2 Per pound of stevia rebaudioside A produced.
3 Emissions from direct fertiliser emissions and fertiliser production in Dongtai.
In response to the pilot results, in 2022, Tate & Lyle stevia suppliers in Dongtai committed to applying best practices around fertiliser use, along with several additional interventions recommended in the 2019 study. Participants will be supported to:
- Optimise fertiliser use including dosage, timing and volume
- Learn how to conduct regular, simple testing such as soil sampling and nutrient loss
- Collate and share data and lessons to build awareness as ambassadors in the farming community
- Pursue sustainability-related verification for their stevia through the Sustainable Agriculture Initiative Platform’s Farm Sustainability Assessment
- Reap the benefits of individualised action plans by signing up to Tate & Lyle’s voluntary stevia supplier sustainability commitment
Results of the 2022 programme will be verified by conducting on-site farm visits by experts at Nanjing Agricultural University, analysis of potential benefits to farmers and farm communities, and analysis of stevia plants, soil conditions and individual steviol glycosides.

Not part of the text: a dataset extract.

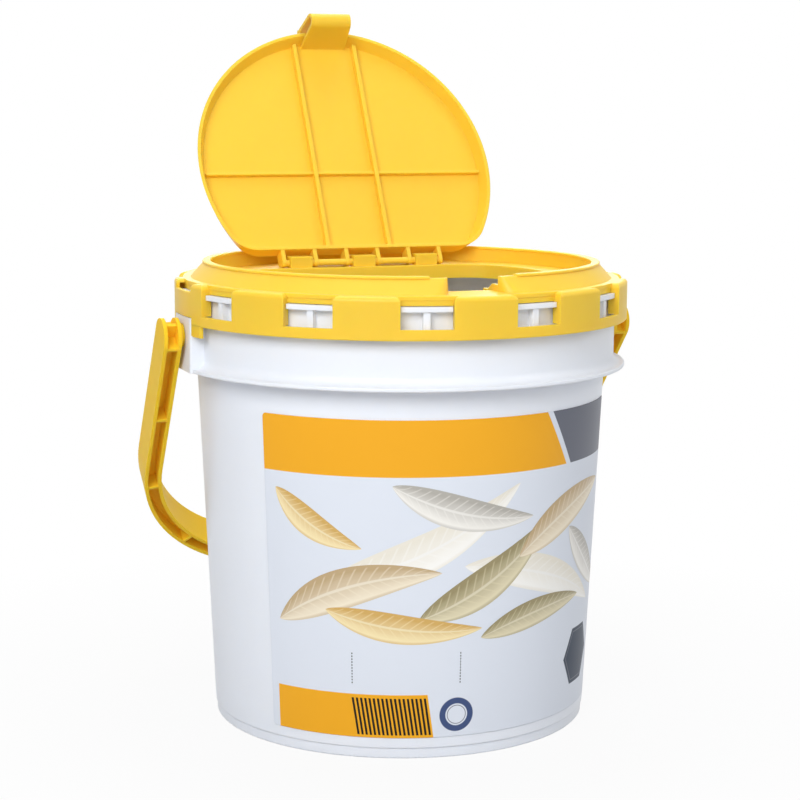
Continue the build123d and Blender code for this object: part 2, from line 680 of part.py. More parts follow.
with BuildPart() as hatch:
    add(hatch_outline(face_depth, 0))
    add(hatch_outline(edge_depth, 0))
    loft()
    add(hatch_outline(panel_depth, hatch_wall))
    add(hatch_outline(edge_depth + overshoot, hatch_wall))
    loft(mode=Mode.SUBTRACT)

    # stiffening ribs inside: two long ones and one across
    with BuildSketch(hatch_plane.offset(panel_depth - hatch_panel / 2)) as ribs:
        with Locations((-rib_spacing / 2, 0), (rib_spacing / 2, 0)):
            Rectangle(rib_thickness, 2 * hatch_tip, align=(Align.CENTER, Align.CENTER))
        with Locations((0, hatch_centre)):
            Circle(hatch_radius - hatch_flare - hatch_wall / 2, mode=Mode.INTERSECT)
        with Locations((0, hatch_chord + hatch_wall / 2)):
            Rectangle(2 * hatch_radius, 2 * hatch_radius, align=(Align.CENTER, Align.MIN),
                      mode=Mode.INTERSECT)
    extrude(amount=rib_height + hatch_panel / 2)
    with BuildSketch(hatch_plane.offset(panel_depth - hatch_panel / 2)):
        with Locations((0, cross_rib_station)):
            Rectangle(2 * hatch_radius, cross_rib_thickness)
        with Locations((0, hatch_centre)):
            Circle(hatch_radius - hatch_flare - hatch_wall / 2, mode=Mode.INTERSECT)
    extrude(amount=cross_rib_height + hatch_panel / 2)

    # the rim stops on both sides of the latch
    with BuildSketch(hatch_plane.offset(face_depth - overshoot)) as latch_gap:
        with Locations((0, latch_root + latch_thickness / 2)):
            Rectangle(latch_end_width, 2 * latch_root_inset, align=(Align.CENTER, Align.MIN))
    extrude(amount=hatch_height + 2 * overshoot, mode=Mode.SUBTRACT)
    add(latch.part)

    # hinge fins with heels that rest on the deck when the hatch is open
    heel = -(hinge_rise - hatch_gap)
    for place in range(fin_count):
        station = (place - (fin_count - 1) / 2) * fin_pitch
        with BuildSketch(hatch_side.offset(station - fin_thickness / 2)) as fin:
            with BuildLine():
                Polyline(
                    (hatch_chord + hatch_wall / 2, edge_depth - hatch_gap),
                    (0, fin_end_radius),
                    (-fin_end_radius, 0),
                    (heel * cos(open_lean), heel * sin(open_lean)),
                    (heel_length * sin(open_lean) + heel * cos(open_lean),
                     heel * sin(open_lean) - heel_length * cos(open_lean)),
                    (hatch_chord + hatch_wall, face_depth + hatch_panel / 4),
                    close=True,
                )
            make_face()
            Circle(fin_end_radius)
        extrude(amount=fin_thickness)

    # one bar through all the fins
    bar_length = (fin_count - 1) * fin_pitch + fin_thickness
    with BuildSketch(hatch_side.offset(-bar_length / 2)):
        Circle(pin_radius)
    extrude(amount=bar_length)
hatch.part.label = "hatch"
export_step(hatch.part, "parts/hatch.step")

# ================================================================ bail handle
channel = bail_thickness - 2 * bail_wall
channel_depth = (bail_width - bail_web) / 2
with BuildLine() as bail_axis:
    FilletPolyline((-arm_x, cheek_set), (-corner_x, bail_reach), (corner_x, bail_reach),
                   (arm_x, cheek_set), radius=bail_bend)
bail_path = bail_axis.wires()[0]
rib_shares = [0.5]
for count in range(bail_ribs_each_end):
    share = max(0, count * bail_rib_pitch - cheek_set) / bail_path.length
    rib_shares += [share, 1 - share]
rib_places = []
for share in rib_shares:
    spot, heading = bail_path @ share, bail_path % share
    rib_places.append(Location((spot.X, spot.Y, 0), (0, 0, degrees(atan2(heading.Y, heading.X)))))

with BuildPart() as bail:
    with BuildSketch(bail_plane.offset(-bail_width / 2)):
        trace(bail_path, bail_thickness)
    extrude(amount=bail_width)
    # round cheeks, boss, peg and barb at each pivot
    cheek_inner = ear_face + bail_gap
    ear_inside = ear_face - ear_wall - lid_gap
    for radius, start, end, below in (
        (bail_width / 2, cheek_inner, cheek_inner + bail_thickness, cheek_set),
        (boss_radius, ear_face + boss_gap, cheek_inner + bail_wall / 2, 0),
        (pivot_bore_radius - peg_clearance, ear_inside - peg_barb_length, cheek_inner, 0),
        (pivot_bore_radius + peg_barb, ear_inside - peg_barb_length, ear_inside, 0),
    ):
        for side in (-1, 1):
            with Locations((side * (start + end) / 2, below * sin(bail_rest),
                            pivot_height - below * cos(bail_rest))):
                Cylinder(radius, end - start, rotation=(0, 90, 0))

    # channels on both faces, broken by cross ribs, run out between the round cheeks
    for face in (-1, 1):
        with BuildSketch(bail_plane.offset(face * bail_width / 2)):
            trace(bail_path, channel)
            with Locations((-arm_x, cheek_set), (arm_x, cheek_set)):
                Rectangle(channel, bail_width, align=(Align.CENTER, Align.MAX))
            with Locations(*rib_places):
                Rectangle(bail_rib, bail_thickness, mode=Mode.SUBTRACT)
        extrude(amount=-face * channel_depth, mode=Mode.SUBTRACT)
    # the web between them ends a little lower than the cheeks
    with BuildSketch(bail_plane.offset(-bail_web)):
        with Locations((-arm_x, -web_end), (arm_x, -web_end)):
            Rectangle(channel, bail_width, align=(Align.CENTER, Align.MAX))
    extrude(amount=2 * bail_web, mode=Mode.SUBTRACT)
bail.part.label = "bail"
export_step(bail.part, "parts/bail.step")
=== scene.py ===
"""Aerated bait bucket: the moulded plastics, the printed label, the room and the camera.

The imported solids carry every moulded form.  This file gives each of them its
finish, lays the printed label round the pail as a skin with its own print, and
sets up the table, the lamps and the camera.
"""

import logging
import math
from dataclasses import dataclass
from enum import Enum

import bpy
import numpy as np
from mathutils import Matrix, Vector


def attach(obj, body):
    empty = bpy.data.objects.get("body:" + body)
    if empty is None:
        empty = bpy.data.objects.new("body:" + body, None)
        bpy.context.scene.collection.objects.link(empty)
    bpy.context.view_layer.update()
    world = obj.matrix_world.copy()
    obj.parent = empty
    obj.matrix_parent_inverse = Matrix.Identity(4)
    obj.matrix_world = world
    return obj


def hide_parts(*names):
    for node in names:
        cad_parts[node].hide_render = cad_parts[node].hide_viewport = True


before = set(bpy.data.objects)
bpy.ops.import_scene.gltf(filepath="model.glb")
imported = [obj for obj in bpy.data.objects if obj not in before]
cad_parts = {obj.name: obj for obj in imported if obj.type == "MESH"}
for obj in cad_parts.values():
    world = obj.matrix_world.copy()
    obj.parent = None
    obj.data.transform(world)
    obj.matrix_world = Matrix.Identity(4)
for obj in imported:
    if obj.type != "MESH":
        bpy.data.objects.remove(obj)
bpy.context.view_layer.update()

LOG = logging.getLogger("bait_bucket")
MM = 0.001
PRINT_ARC = 120.0  # degrees round the pail that the print's u spans
PRINT_HEIGHT = 200.0  # millimetres that the print's v spans
COS_30 = 0.866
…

In 2022, several farms in Gansu Province, West China will join industry peers in Dongtai in implementing relevant best practices identified by the programme to date to maximise environmental and economic benefits.
In addition, Tate & Lyle, in partnership with Earthwatch, will conduct a life-cycle-analysis in Gansu, West China to identify the most promising opportunities for reducing environmental impact and costs of stevia production, specific to that province, to inform further programme expansion.
Meet a stevia farmer
This is Aiping, one of the Dongtai farmers that we are helping to implement more sustainable practices on her family farm.
“I decided to get involved in Tate & Lyle’s programme to extend my view of farming, realising that sustainability is an important part of production. I hope to learn about new technologies and environmentally friendly practices. Less inputs and more outputs!
“I hope my farm will continue to develop and that other growers will see and learn from the positive changes we’re making.”